31/06/2020 San Ignacio de Loyola (Mt 13, 54-58)

¿No es éste el hijo del carpintero? Y se escandalizaban a causa de Él.

Ningún judío podía imaginar que el Mesías prometido desde hacía tantos siglos tuviese su origen en una familia tan pobre como la del carpintero y en una aldea tan insignificante como Nazaret. Lo que todos esperaban era un Mesías glorioso y arrollador. Dice el Papa Francisco: El Evangelio nos urge a contemplar la realidad más allá de su apariencia, desde lo más débil y vulnerado. Por eso la profecía de Jesús no tiene nada que ver con la lógica del poder y el prestigio que se impone en nuestro mundo, sino con la esperanza y la liberación que emerge de las vidas de los últimos, y esto es enormemente contracultural incluso para ellos mismos.

Al dejar la vida escondida de Nazaret, Jesús se había retirado al desierto para un largo retiro de preparación a su vida pública. Las tentaciones que experimentó allí le invitaban precisamente a un mesianismo de poder y de gloria terrena.
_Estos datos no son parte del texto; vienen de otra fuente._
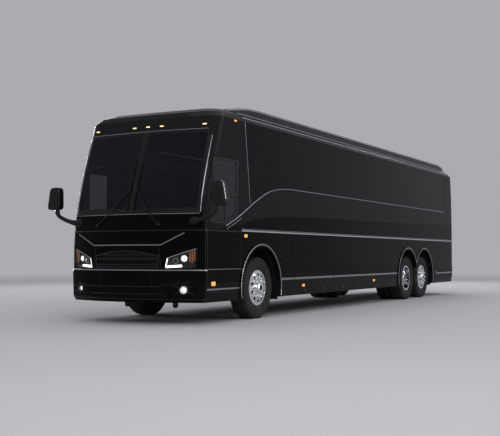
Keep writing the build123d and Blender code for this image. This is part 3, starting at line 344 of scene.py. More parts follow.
MATERIALS = {
    "paint": coach_paint_with_reflection(),
    "glass": tinted_glass("tinted_glass", 0.86, (0.004, 0.0045, 0.006), (0.050, 0.053, 0.058)),
    "windshield_glass": tinted_glass("windshield_glass", 0.58, (0.007, 0.009, 0.012), gloss=0.16),
    "cab_glass": tinted_glass("cab_glass", 0.50, (0.03, 0.034, 0.04)),
    "bright": polished("bright_moulding", (0.62, 0.63, 0.66), 0.22),
    "smoked": polished("smoked_moulding", (0.30, 0.31, 0.33), 0.25),
    "wheel": polished("polished_wheel", (0.80, 0.81, 0.83), 0.10, 40.0, 0.02),
    "chrome": polished("chrome", (0.86, 0.87, 0.88), 0.05),
    "steel": polished("bare_steel", (0.34, 0.33, 0.32), 0.42, 160.0, 0.15, 0.25),
    "mirror": polished("mirror_glass", (0.82, 0.84, 0.86), 0.02, 3.0, 0.01),
    "rubber": plastic("rubber_seal", (0.008, 0.008, 0.008), 0.6, 900.0, 0.1),
    "tyre": plastic("tyre_rubber", (0.014, 0.014, 0.015), 0.72, 500.0, 0.25, 0.22),
    "trim": plastic("black_trim", (0.007, 0.007, 0.008), 0.34, 800.0, 0.08),
    "recess": plastic("dark_recess", (0.004, 0.004, 0.0045), 0.45, 600.0, 0.10),
    "matt": plastic("matt_black", (0.006, 0.006, 0.006), 0.75, 500.0, 0.2),
    "chassis": plastic("chassis_paint", (0.018, 0.018, 0.019), 0.5, 120.0, 0.25, worn=(0.07, 0.07, 0.072)),
    "cast": plastic("cast_iron", (0.045, 0.044, 0.043), 0.62, 260.0, 0.45, 0.4),
    "bellows": plastic("bellows_rubber", (0.012, 0.012, 0.012), 0.7, 300.0, 0.2, 0.3),
    "dash": plastic("grained_dash", (0.022, 0.022, 0.024), 0.55, 1100.0, 0.3),
    "rack": plastic("rack_panel", (0.20, 0.20, 0.21), 0.5, 500.0, 0.1),
    "bay": bay_lining(),
    "floor": ribbed_vinyl(),
    "cloth": woven("seat_cloth", (0.035, 0.038, 0.052), (0.11, 0.12, 0.17), 300.0),
    "headrest": woven("headrest_leather", (0.02, 0.02, 0.022), (0.035, 0.035, 0.038), 120.0),
    "white_light": lamp_glow("white_light", (1.0, 0.98, 0.94), 3.0),
    "warm_light": lamp_glow("warm_light", (1.0, 0.60, 0.24), 2.4),
    "amber_light": lamp_glow("amber_light", (1.0, 0.40, 0.06), 0.9, 220.0),
    "red_lens": lamp_glow("red_lens", (0.55, 0.02, 0.015), 0.35, 160.0),
    "amber_lens": lamp_glow("amber_lens", (0.40, 0.10, 0.02), 0.03, 200.0),
    "clear_lens": tinted_glass("clear_lens", 0.10, (0.10, 0.105, 0.11), gloss=0.20),
    "white_lens": lamp_glow("white_lens", (0.62, 0.63, 0.65), 0.0, 150.0),
    "cabin_light": lamp_glow("cabin_light", (1.0, 0.95, 0.86), 0.08),
    "screen": lamp_glow("screen", (0.05, 0.07, 0.09), 0.3),
}
# the luggage bay doors on both sides
BAY_DOORS = [f"{name}_bay_door_{n}" for side, name in SIDES for n in (1, 2, 3)]


def both(*names):
    """What is on the left and on the right under the same name."""
    return [f"{side_name}_{name}" for name in names for side, side_name in SIDES]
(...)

Pero escogió el mesianismo del anonimato, del conflicto, de la incomprensión, de la cruz.

Y no hizo allí muchos milagros, porque aquella gente no creía en Él.

La actitud de los paisanos de Jesús me invita a preguntarme sobre mi fe. ¿Cuánto creo, cuánto confío en Él? ¿Llega mi fe y mi confianza a tanto como para saberme salvado sin la menor sombra de duda, porque Él es el Salvador?

Este relato del fracaso de Jesús en su pueblo de Nazaret es una página triste si fijamos los ojos en los nazarenos. Pero es una página hermosa y gozosa si fijamos los ojos en el Nazareno, en quien es la Buena Noticia: Convertíos y creed en la Buena Noticia (Mc 1, 15).